Comment a-t-on pu en arriver là?
L'affaire commence le 27 avril dernier, lorsque Le Devoir publie un article intitulé «Cours d'histoire épuré au secondaire». Une levée de boucliers s'ensuit. Des journalistes, des historiens et des professeurs d'histoire, des lecteurs mettent le programme en accusation. Un leader nationaliste déclare le programme «stalinien»; une collaboratrice du Devoir (29 avril) le répète en précisant qu'une telle réécriture historique est l'apanage de «toutes les dictatures, tyranniques ou pas»! D'autres, dont une chroniqueuse de La Presse (29 avril) et deux responsables de la Société des professeurs d'histoire du Québec (Le Devoir, 28 avril), voient dans l'affaire «une gigantesque entreprise de propagande fédéraliste»...
Qu'est-ce qui justifie tant de fureur?
«Québec songe à un enseignement "moins politique", non national et plus pluriel», affirme le journaliste qui a ouvert la controverse. Pour cela le programme aurait été «épuré» d'événements et de dates essentiels à ses yeux: bataille des plaines d'Abraham, Proclamation royale, Meech, rapatriement de 1982... D'autres ont ajouté la Conquête, la Rébellion, la Confédération, la conscription, etc. Tous ces faits sont d'ordre politique. Aucun ne relève de l'histoire sociale, économique ou culturelle, ou de ces objets nouveaux chez les historiens, tels les oubliés de l'histoire: minorités, femmes, communautés issues de l'immigration, etc.
Ces faits d'ordre politique, ce sont ceux qui par tradition servent à fonder la question dite nationale. Plusieurs semblent penser qu'il suffit de les aligner en un récit historique pour convaincre que l'indépendance est une étape naturelle, inscrite dans l'ordre des choses. C'est ce qui était affirmé dans le Livre blanc de la souveraineté-association, publié en vue du référendum de 1980. Nous y avons d'ailleurs repéré l'essentiel des faits déclarés manquants.
Comment, dans les circonstances, ne pas supposer que la controverse autour du nouveau programme a son origine dans le projet souverainiste entretenu par les nationalistes traditionnels?
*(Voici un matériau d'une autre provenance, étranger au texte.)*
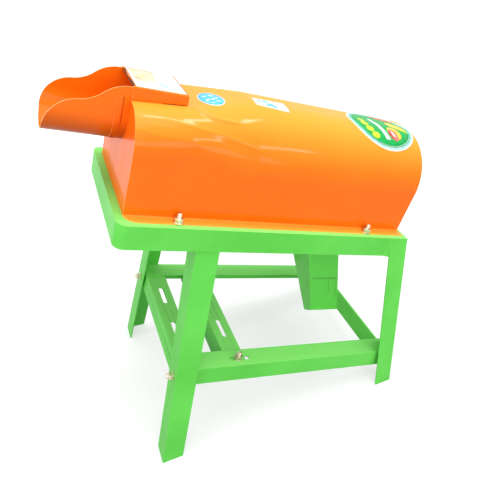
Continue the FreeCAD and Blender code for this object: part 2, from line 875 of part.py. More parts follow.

Traditionnels, ils le sont d'autant plus que le schéma explicatif revendiqué ressemble fort à celui de la survivance. Une éditorialiste du Devoir (28 avril) n'explique-t-elle pas que le programme est «fondé sur la négation même du peuple québécois: la survie d'une société française en Amérique»? Il arrive même que transparaissent des relents de nationalisme ethnique. Ainsi quand on lit en tribune du site nationaliste Vigile.net (27 avril) que le programme vise à «occulter l'existence, l'identité même de millions de Québécois de souche». Foin des nombreux Québécois issus de l'immigration?
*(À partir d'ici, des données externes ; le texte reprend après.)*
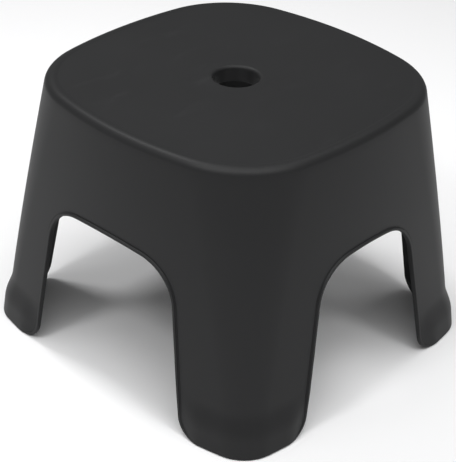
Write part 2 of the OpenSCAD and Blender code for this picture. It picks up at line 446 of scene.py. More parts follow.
def inside_with_margin(spots: np.ndarray, loop: np.ndarray, margin: float) -> np.ndarray:
    """Tell which spots lie inside a closed loop and at least a margin away from it.

    Args:
        spots: An array of N spots in the plane.
        loop: The loop's corners, in order.
        margin: The least distance from the loop.

    Returns:
        N truth values.
    """
    start, end = loop, np.roll(loop, -1, axis=0)
    edge = end - start
    offset = spots[:, None, :] - start[None]
    share = np.clip((offset * edge).sum(-1) / np.maximum((edge**2).sum(-1), 1e-12), 0, 1)
    apart = np.linalg.norm(offset - share[..., None] * edge, axis=-1).min(1)
    above = (start[None, :, 1] > spots[:, None, 1]) != (end[None, :, 1] > spots[:, None, 1])
    slope = np.where(edge[:, 1] == 0, 1e-12, edge[:, 1])
    cross = start[:, 0] + (spots[:, None, 1] - start[:, 1]) * edge[:, 0] / slope
    crossings = (above & (spots[:, None, 0] < cross)).sum(1)
    return (crossings % 2 == 1) & (apart > margin)


@dataclass
class StoolShell:
    """The one-piece moulded shell: seat, walls, arches, feet, hole and collar."""

    plan: StoolPlan
    foot: Foot
    arches: tuple[Arch, Arch]
    profile: EdgeProfile = field(default_factory=EdgeProfile)
    seat_t: float = 3.0
    seat_edge_r: float = 6.0
    ceiling_edge_r: float = 4.0
    rim_w: float = 1.5
    dish_w: float = 2.2
    dish_deep: float = 0.6
    hole_r: float = 18.5
    mouth_r: float = 3.0
    collar_t: float = 2.5
    collar_deep: float = 14.0
    collar_round: float = 1.1
    groove_turns: Point2 = (0.0, 0.0)
    hole_rim_w: float = 1.5
    side_length: float = 104.0
    corner_length: float = 62.0
    grid: float = 4.5
    fine_grid: float = 2.2
    level_stretch: float = 1.3
    edge_clear: float = 0.6
    collar_step: float = 2.5
    corner_columns: int = 26
    bend_steps: int = 8
    small_bend_steps: int = 4
    plate_insets: tuple[float, ...] = (0, 1.5, 3, 4, 4.5, 5, 5.5, 6, 6.5, 7.5, 9, 11, 14)
    plate_steps: int = 24
    first_plate_step: int = 4
    name: str = "shell_moulding"

    def build(self) -> bpy.types.Object:
        """Build the shell's mesh and return it as a piece."""
        sheet = QuarterSheet()
        edge = self._edge_spots()
        rows = self._edge_rows(sheet, edge)
        wall_top = self.plan.height - self.seat_edge_r
        ceiling = self.plan.height - self.seat_t
        outer_top = self._wall(sheet, edge, rows[0], wall_top, self.foot.outside, facing_out=True)
        inner_top = self._wall(
            sheet, edge, rows[-1], ceiling - self.ceiling_edge_r, self.foot.inside, facing_out=False
        )
        last = outer_top
        for ring in self._seat_rings():
            numbers = sheet.row(ring)
            sheet.strip(last, numbers)
            last = numbers
        sheet.strip(last, inner_top)
        return piece_from(sheet.mirrored_mesh(self.name))

    # The lower edge, all the way from one wall's middle to the next

    def _edge_spots(self) -> list[EdgeSpot]:
        """List the spots along the lower edge, from the middle of the +X wall to that of +Y."""
        arch_x, arch_y = self.arches
        first = arch_x.spots()[::-1]
        last = arch_y.spots()
        turn_from = self.plan.turn_at(Wall.FACING_X, first[-1].along, first[-1].z)
        turn_to = self.plan.turn_at(Wall.FACING_Y, last[0].along, last[0].z)
        bottom = [self._bottom_spot(turn) for turn in self._bottom_turns(turn_from, turn_to)]
        return first + bottom + last

    def _bottom_spot(self, turn: float) -> EdgeSpot:
        """Make a spot on the underside of a foot."""
        low, high = self.groove_turns
        return EdgeSpot(z=self.foot.bottom, into_z=1.0, turn=turn, lip=0.0, groove=float(low < turn < high))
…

Le Québec d'aujourd'hui, portant ses ambitions aux quatre coins de la planète, paraît bien loin de ce vieux schéma de la survivance.
Éducation civique et à la citoyenneté
Le nouveau programme associe histoire et éducation à la citoyenneté. Des intervenants s'en offusquent et parlent de «détournement de la tâche de l'historien» (Le Devoir, 28 septembre). Cette association n'est pourtant pas nouvelle dans le champ scolaire. Au Québec, dès 1905 le programme d'histoire entendait servir à la formation du «bon citoyen».
De fait, l'histoire scolaire est née d'une volonté d'éducation civique, alors qu'à la fin du XIXe siècle les États-nations nouvellement formés souhaitaient un enseignement qui dirait aux citoyens la nature de la nation, sa légitimité, ainsi que leur identité nationale. Depuis, les régimes politiques sont passés à la démocratie. Or, en démocratie, il est attendu de tous une participation éclairée à la chose publique, tant dans les relations du citoyen avec l'État -- c'est l'éducation civique -- que dans les rapports des citoyens entre eux: c'est l'éducation civique élargie à l'éducation à la citoyenneté. Comme dans le programme!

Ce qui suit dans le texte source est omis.